Equipping the workers of the future was the highest priority. “We ask teachers to do miracles and many of them do, but business can help by getting more involved in schools, even at primary level,” he said. “I toured a Glasgow factory where workers end their shift by visiting a local school and sitting down with a five-year-old to help them read. Businesses should be getting into those primary schools.”

He said it is difficult to predict what jobs in 30 years might look like. “We have notions of ‘knowledge’ workers, a concept of more high skilled roles and fewer low skilled ones. It won’t matter where people live and there could be ‘virtual’ workplaces. We could be working for Chinese capitalism, on the far side of the globe – we may end up not working at all. It will be a very different world.”

In closing he said: “We have a soundly based, growing economy and the best economic opportunity we have had for 20 years. We are well positioned compared to most of our international competitors. Our major problem is a skills shortage.
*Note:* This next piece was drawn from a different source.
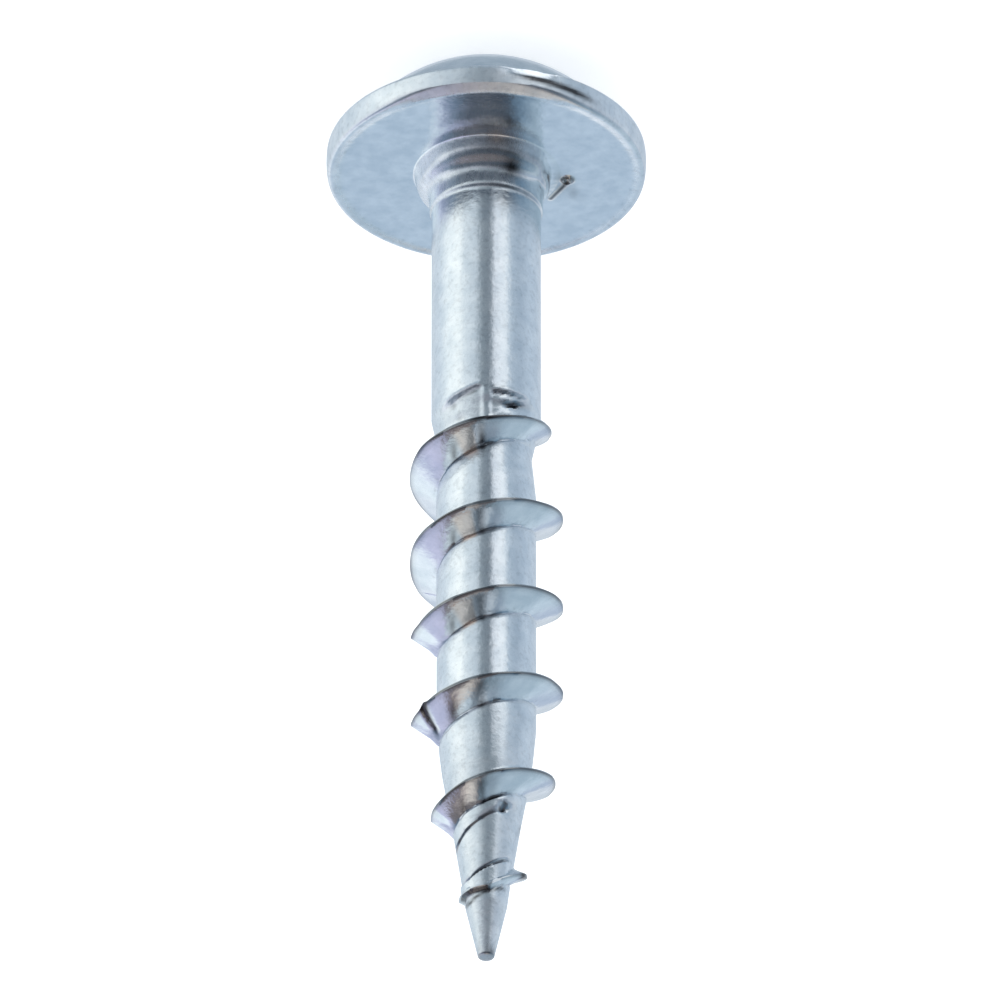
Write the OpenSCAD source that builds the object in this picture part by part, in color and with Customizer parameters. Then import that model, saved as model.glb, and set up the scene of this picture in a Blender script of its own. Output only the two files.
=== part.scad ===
// Pocket hole screw: a steel wood screw with a domed washer head, a square drive recess,
// a plain shank under the head, a coarse right-hand thread and a notched point.
// It is one cold-formed and thread-rolled piece. It stands on the flat of its head with the
// point up, because it would roll if it lay. Everything is in millimetres, and heights inside
// the modules are counted from the flat underside of the washer, toward the point.

/* [Head] */
// diameter over the washer
washer_d = 8.84; // [8:0.02:10]
// thickness of the washer at its edge
washer_t = 0.75; // [0.6:0.05:1]
// radius that rounds the washer's edge on both sides
washer_edge_r = 0.18; // [0.1:0.02:0.28]
// radius of the ball that the dome is part of
dome_r = 4.45; // [4.2:0.05:5]
// height that the ball would reach over the washer if it had no flat
dome_h = 2.35; // [2.2:0.05:2.6]
// diameter of the flat that the punch leaves round the recess
land_d = 4.6; // [4.5:0.05:4.9]

/* [Drive] */
// width across the flats of the square recess
drive_w = 2.85; // [2.3:0.05:2.95]
// depth of the square walls from the flat of the head
drive_depth = 1.9; // [1.5:0.05:2.1]
// height of the cone that closes the bottom of the recess
drive_cone_h = 0.35; // [0.2:0.05:0.5]
// how much wider the mouth is than the corners of the square, on each side
drive_lead = 0.08; // [0.04:0.02:0.12]

/* [Shank] */
// length from the underside of the washer to the point
screw_length = 25.7; // [22:0.1:32]
// diameter of the plain shank
shank_d = 3.02; // [2.8:0.02:3.3]
// diameter of the collar where it meets the washer
collar_d = 4.06; // [3.9:0.02:4.6]
// diameter of the collar at its shoulder
collar_top_d = 3.52; // [3.36:0.02:3.8]
// height of the collar's shoulder over the washer
collar_h = 0.6; // [0.4:0.05:0.8]
// height of the round that joins the shoulder to the swell
collar_taper_h = 0.32; // [0.2:0.02:0.5]
// diameter of the swell that the collar leaves on the shank
swell_d = 3.14; // [3.02:0.02:3.3]
// height of the swell, with the short taper that ends it
swell_h = 0.45; // [0.3:0.05:0.8]
// distance from the washer to where the plain shank ends
shank_length = 8.1; // [6:0.1:9]

/* [Thread] */
// distance between two turns, 9 to the inch
pitch = 2.822; // [2.4:0.02:3.2]
// distance between two turns on the point, where the die stretches them
point_pitch = 3.02; // [2.8:0.02:3.2]
// outside diameter over the crests
thread_d = 4.22; // [4:0.02:4.6]
// diameter of the core between the turns
core_d = 2.75; // [2.5:0.02:2.8]
// diameter of the neck where the first turn has drawn metal from the core
neck_d = 2.5; // [2.4:0.02:2.5]
// axial length over which the shank drops to the neck, and the neck rises to the core
neck_length = 1.3; // [1:0.1:1.6]
// distance from the washer to where the first turn leaves the shank
thread_start = 7.4; // [6:0.1:7.8]
// axial length over which the first turn grows to its full height
thread_grow = 2.3; // [1.5:0.1:3]
// width of the flat on the crest
crest_w = 0.1; // [0.06:0.02:0.2]
// slope of each flank from a square cut through the axis, in degrees
flank_angle = 27; // [20:1:32]

/* [Point] */
// length of the tapered point of the core
point_length = 7.2; // [6:0.1:8]
// length of the tapered point of the crests
crest_point_length = 6.6; // [6:0.1:7.4]
// diameter that the taper of the crests would have at the very end
crest_end_d = 0.8; // [0.6:0.05:1]
// diameter of the blunt end
end_d = 0.42; // [0.2:0.02:0.5]
// length of the end with no thread
bare_end = 0.9; // [0.5:0.1:1.2]
// how fast the last turn sinks into the point, in millimetres for each millimetre
sink_rate = 0.35; // [0.3:0.05:0.6]

/* [Cutting notch] */
// length of the notch from the end to where its bottom starts to rise
notch_length = 10.3; // [9:0.1:11]
// distance of the notch's bottom from the axis
notch_core_r = 0.3; // [0.25:0.05:0.9]
// radius of the cutter, which shapes how the notch runs out
cutter_r = 2.4; // [2.2:0.1:4]
// opening angle of the notch
notch_angle = 90; // [80:2:100]
// direction of the notch about the axis, from +X toward +Y
notch_turn = 28; // [0:1:359]

/* [Hidden] */
steps = 36;
slack = 0.01;
// how deep the turn's foot lies in the core, and its two ends under the surface
root_sink = 0.2;
end_sink = 0.05;
edge_d = washer_d - 2 * washer_edge_r;
dome_z = dome_r - washer_t - dome_h;
head_h = sqrt(dome_r * dome_r - land_d * land_d / 4) - dome_z;
drive_mouth_r = drive_w / sqrt(2) + drive_lead;
swell_end = collar_h + collar_taper_h + swell_h;
core_start = shank_length + 2 * neck_length;
point_start = screw_length - point_length;
crest_start = screw_length - crest_point_length;
thread_end = screw_length - bare_end;
// the crest of the first turn faces -Y at this distance from the washer
first_crest = thread_start + 1.85;

// radius of the core at a distance z from the washer
function core_r(z) =
    z < shank_length ? shank_d / 2 :
    z < shank_length + neck_length ?
        mix(shank_d, neck_d, (z - shank_length) / neck_length) / 2 :
    z < core_start ? mix(neck_d, core_d, (z - shank_length - neck_length) / neck_length) / 2 :
    z < point_start ? core_d / 2 :
    mix(core_d, end_d, (z - point_start) / point_length) / 2;

// radius over the crest at a distance z from the washer
function crest_r(z) =
    z < thread_start + thread_grow ?
        mix(shank_d - 2 * end_sink, thread_d, (z - thread_start) / thread_grow) / 2 :
    z < crest_start ? thread_d / 2 :
    min(
        mix(thread_d, crest_end_d, (z - crest_start) / crest_point_length) / 2,
        core_r(z) - end_sink + sink_rate * (thread_end - z)
    );

function mix(a, b, t) = a + (b - a) * t;

// one section through the turn at a distance z, as four points in a half plane
function section(z) =
    let (
        r0 = core_r(z) - root_sink * min(1, core_r(z)),
        r1 = max(crest_r(z), r0 + slack),
        half = crest_w / 2 + (r1 - r0) * tan(flank_angle)
    )
    [[r0, -half], [r1, -crest_w / 2], [r1, crest_w / 2], [r0, half]];

// number of turns that the thread has made at a distance z from the washer
function turns_at(z) =
    (min(z, crest_start) - first_crest) / pitch + max(0, z - crest_start) / point_pitch;

function on_turn(p, z) =
    let (a = 360 * turns_at(z) - 90)
    [p[0] * cos(a), p[0] * sin(a), z + p[1]];

screw();

// the screw with the flat of its head on the ground
module screw() {
    color([0.78, 0.81, 0.85])
    translate([0, 0, head_h])
    difference() {
        union() {
            blank();
            thread();
        }
        drive_recess();
        cutting_notch();
    }
}

// the turned shape of the whole screw without its thread
module blank() {
    rotate(180 / steps)
    rotate_extrude($fn = 96)
    half_outline();
}

module half_outline() {
    intersection() {
        union() {
            // dome
            difference() {
                translate([0, dome_z])
                circle(r = dome_r, $fn = 96);
                translate([-dome_r, slack - washer_t])
                square([2 * dome_r, 2 * dome_r]);
            }
            // washer
            translate([0, -washer_t])
            square([edge_d / 2, washer_t]);
            translate([0, washer_edge_r - washer_t])
            square([washer_d / 2, washer_t - 2 * washer_edge_r]);
            translate([edge_d / 2, -washer_edge_r])
            circle(r = washer_edge_r, $fn = 24);
            translate([edge_d / 2, washer_edge_r - washer_t])
            circle(r = washer_edge_r, $fn = 24);
            // collar, shank, neck, core and point
            polygon([
                [0, -slack],
                [collar_d / 2, -slack],
                [collar_d / 2, 0],
                [collar_top_d / 2, collar_h],
                [swell_d / 2, collar_h + collar_taper_h],
                [swell_d / 2, swell_end - (swell_d - shank_d) / 2],
                [shank_d / 2, swell_end],
                [shank_d / 2, shank_length],
                [neck_d / 2, shank_length + neck_length],
                [core_d / 2, core_start],
                [core_d / 2, point_start],
                [end_d / 2, screw_length],
                [0, screw_length]
            ]);
        }
        translate([0, -head_h])
        square([washer_d, head_h + screw_length + slack]);
    }
}

// one continuous turn, from where it leaves the shank to the bare end
module thread() {
    count = ceil((thread_end - thread_start) / pitch * steps);
    places = [for (i = [0 : count]) thread_start + i * pitch / steps];
    points = [for (z = places) each [for (p = section(z)) on_turn(p, z)]];
    sides = [
        for (i = [0 : count - 1])
        for (k = [0 : 3])
        [4 * i + k, 4 * i + (k + 1) % 4, 4 * (i + 1) + (k + 1) % 4, 4 * (i + 1) + k]
    ];
    triangles = [for (f = sides) each [[f[0], f[1], f[2]], [f[0], f[2], f[3]]]];
    ends = [[3, 2, 1, 0], [4 * count, 4 * count + 1, 4 * count + 2, 4 * count + 3]];
    polyhedron(points, concat(triangles, ends), convexity = 12);
}

// square recess with a lead-in at its mouth and a cone at its bottom
module drive_recess() {
    translate([-drive_w / 2, -drive_w / 2, -head_h - 1])
    cube([drive_w, drive_w, drive_depth + 1]);
    translate([0, 0, drive_depth - head_h - slack])
    cylinder(h = drive_cone_h, r1 = drive_w / 2 - slack, r2 = 0.1, $fn = 48);
    translate([0, 0, -head_h - 1])
    cylinder(h = 1 + drive_lead, r1 = drive_mouth_r + 1, r2 = drive_mouth_r - drive_lead, $fn = 48);
}

// groove that a round cutter leaves along the point, straight until the cutter lifts out
module cutting_notch() {
    depth = thread_d / 2 - notch_core_r + crest_w;
    spread = depth * tan(notch_angle / 2);
    rotate(notch_turn)
    translate([notch_core_r, 0, screw_length - notch_length]) {
        linear_extrude(height = notch_length + 1)
        polygon([[0, 0], [depth, -spread], [depth, spread]]);
        translate([cutter_r, 0, 0])
        rotate([90, 0, 0])
        rotate_extrude($fn = 64)
        polygon([
            [0, spread],
            [cutter_r - depth, spread],
            [cutter_r, 0],
            [cutter_r - depth, -spread],
            [0, -spread]
        ]);
    }
}
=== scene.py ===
import math
import bpy
import bmesh
import numpy as np
from mathutils import Matrix, Vector


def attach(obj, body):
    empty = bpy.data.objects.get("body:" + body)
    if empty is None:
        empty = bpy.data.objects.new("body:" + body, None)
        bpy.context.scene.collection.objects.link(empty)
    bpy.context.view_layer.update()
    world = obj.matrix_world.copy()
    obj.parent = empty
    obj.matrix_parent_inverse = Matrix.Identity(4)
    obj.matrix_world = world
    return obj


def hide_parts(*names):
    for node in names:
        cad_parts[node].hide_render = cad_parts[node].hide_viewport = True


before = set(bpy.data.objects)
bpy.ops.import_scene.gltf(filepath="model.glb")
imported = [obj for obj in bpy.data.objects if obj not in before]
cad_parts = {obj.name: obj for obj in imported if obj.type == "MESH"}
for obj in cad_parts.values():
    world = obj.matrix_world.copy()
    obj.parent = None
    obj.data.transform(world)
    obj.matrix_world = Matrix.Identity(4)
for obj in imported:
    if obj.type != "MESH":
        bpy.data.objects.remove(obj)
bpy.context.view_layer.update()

# Head: a cold-formed steel button on a thin round washer, all one piece with the shank.
# The punch leaves a narrow flat round the square recess, and the screw stands on it here.
# Heights are in millimetres from the flat underside of the washer, toward the point.
columns = 220
ball_r = 4.45
ball_z = 1.35
land_r = 2.3
head_h = math.sqrt(ball_r ** 2 - land_r ** 2) - ball_z
washer_t = 0.75
underside_z = 0.004
foot_r = 2.8
dome_rings = 19
first_part = 0.3

head_outline = [(r, -head_h) for r in (0.7, 1.3, 1.8, 2.12, 2.26)]
land_angle = math.asin(land_r / ball_r)
foot_angle = math.acos((ball_z + washer_t) / ball_r)
for k in range(dome_rings):
    a = land_angle + (foot_angle - land_angle) * (k + first_part) / (dome_rings - 1 + first_part)
    head_outline.append((ball_r * math.sin(a), ball_z - ball_r * math.cos(a)))
# the washer's upper corner, its nearly square rim, and the low lip round its flat underside
head_outline += [
    (3.96, -0.752), (4.1, -0.752), (4.22, -0.751), (4.31, -0.747), (4.355, -0.735), (4.383, -0.71),
    (4.398, -0.675), (4.406, -0.63), (4.411, -0.57), (4.414, -0.5), (4.416, -0.42), (4.416, -0.35),
    (4.414, -0.28), (4.411, -0.21), (4.406, -0.14), (4.397, -0.075), (4.382, -0.02), (4.358, 0.025),
    (4.32, 0.05), (4.27, 0.057), (4.21, 0.048), (4.14, 0.03), (4.07, 0.014), (4.0, 0.005), (3.9, 0.002),
    (3.7, 0.002), (3.4, 0.003), (3.1, underside_z), (foot_r, underside_z)
]
head_outline += [(foot_r - 0.035 * k, underside_z) for k in range(1, 23)]

# Collar and plain shank: a rounded foot under the washer, a shoulder, a short swell and the
# drawn wire itself, which the rolling dies have left smooth with fine lines along it.
shank_r = 1.51
swell_end = 1.5
thread_base = 6.5
shank_outline = [
    (2.02, 0.008), (1.99, 0.025), (1.98, 0.06), (1.972, 0.12), (1.96, 0.18), (1.948, 0.25),
    (1.932, 0.32), (1.912, 0.39), (1.885, 0.45), (1.85, 0.505), (1.805, 0.555), (1.75, 0.6),
    (1.695, 0.645), (1.65, 0.695), (1.615, 0.755), (1.59, 0.825), (1.575, 0.9), (1.569, 0.98),
    (1.568, 1.08), (1.568, 1.2), (1.565, 1.28), (1.55, 1.32), (1.525, 1.35), (1.512, 1.4)
]
shank_outline += [(shank_r, swell_end + 0.25 * k) for k in range(20)]

# Thread: one coarse right-hand turn rolled up out of the core, thin at its crest. It grows
# out of the shank, gets longer steps on the point, and sinks in just before the bare end.
shank_end = 8.1
neck_r = 1.25
neck_length = 1.3
core_start_r = 1.375
point_start = 18.2
screw_length = 25.7
cap_start = 25.42
end_r = 0.243
pitch = 2.822
point_pitch = 3.02
first_crest = 9.25
thread_start = 7.4
thread_full = 9.7
thread_end = 24.8
crest_start = 19.1
outer_r = 2.11
crest_end_r = 0.4
end_sink = 0.05
sink_rate = 0.35
crest_half_w = 0.05
root_round = 0.07
last_rise = 0.15
flank = math.tan(math.radians(27))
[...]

“We have the most ‘streetwise’ generation of young people we are ever going to have. The world has changed and they can access information in a way I never could. As I come to the end of my five years at the CBI I am left with a sense that despite everybody’s best efforts, including those in education as well as entrepreneurs, we haven’t satisfactorily bridged the gap between business and this generation of young people.”

Lucian Hudson, Director of Communications at The Open University thanked John Cridland for a stimulating and inspiring speech ‘with its big message on education and skills’, and for his leadership of the CBI.

Afterwards Dr Philip Smith, chairman of MK Business Leaders said he had expected a direct, stimulating commentary from John Cridland, and he was not disappointed.

“MK Business Leaders has for a long time been lobbying and talking to partners about the vital issue of education and skills and building links between business and the HE/FE and school sectors. To hear someone of John’s calibre and authority confirming his concerns about this key area is very encouraging to us,” he said.